Kürt güçleri ile rejim güçleri karşı karşıya gelir mi?

Şu aşamada henüz değil, Suriye şu an da hazır kontrolü sağlamışken birçok cephede savaşmayı göze alamaz. İdlib sorunu var iken DSG ile çatışmaz. DSG demek bir şekilde Amerika’yı karşısına almak demektir. Çünkü bu güçleri Amerika destekliyor. Bunu şimdilik göze alamaz. Suriye rejimi bu çatışmalardan ders çıkardı. Zaten Şam yönetimiyle YPG arasındaki ilişki hiç kopmadı. Anlaşamasalar da halen görüşüyorlar. İkisi arasında kısa vadede bir çatışma düşünmüyorum.

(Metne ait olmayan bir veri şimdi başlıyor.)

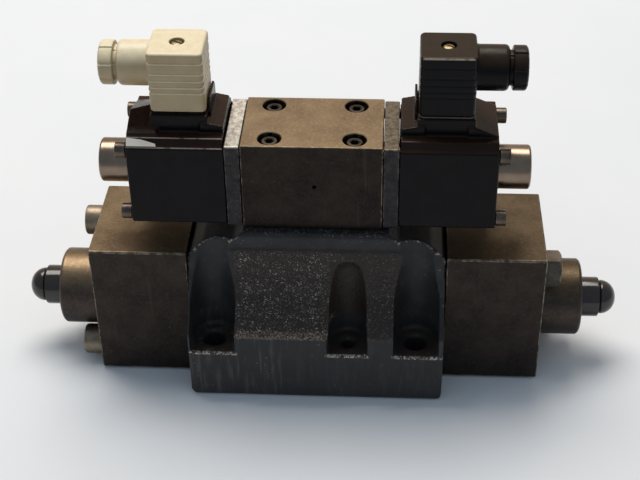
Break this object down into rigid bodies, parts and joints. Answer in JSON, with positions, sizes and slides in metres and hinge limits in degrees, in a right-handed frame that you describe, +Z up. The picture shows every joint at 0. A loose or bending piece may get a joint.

Peki anlaşmaları mümkün mü? Çünkü geçtiğimiz günlerde Aldar Xelil, ‘Rejimle anlaşabiliriz’ demişti.

Valla bu saatten sonra biraz zor. Çünkü rejim, Suriye’deki Kürt meselesini kendi iç dinamikleriyle çözmeyi geçti. Kürt meselesi burada da uluslararası bir sorun haline dönüştüğü için artık Kürtler ‘Biz Suriye devletiyle oturup meselemizi çözeriz’ dese de çözemeyecekler.

Neden?

Çünkü çok fazla aktör işin içine girdi. Amerika dahil edilmeden Kürtler tek başına nasıl gidip Suriye devletiyle oturabilirler? Kürtlerle rejimin anlaşması demek Amerika’nın Suriye’den çıkması demek.

ABD buna razı olur mu?

Olmaz tabi, zor. Bir de Kürtlerin istedikleri ile Şam yönetiminin vermek istediği arasında geniş bir açı var, ikisinin istedikleri çok farklı. 

Kürtler ne istiyor Şam yönetimi ne vermek istiyor?

Kürtler, ‘Bu aşamadan sonra belli bir statü olmadan, garanti kazanmadan 2011 öncesi Suriye’ye dönmeyiz’ diyorlar. Şam yönetimi de sadece birtakım kültürel haklar vererek bu işin halletmek istiyor. Kürtler de buna razı değil. Kürtler bu kadar savaş ve çatışmadan sonra sadece Kültürel haklarla yetinmek istemiyorlar.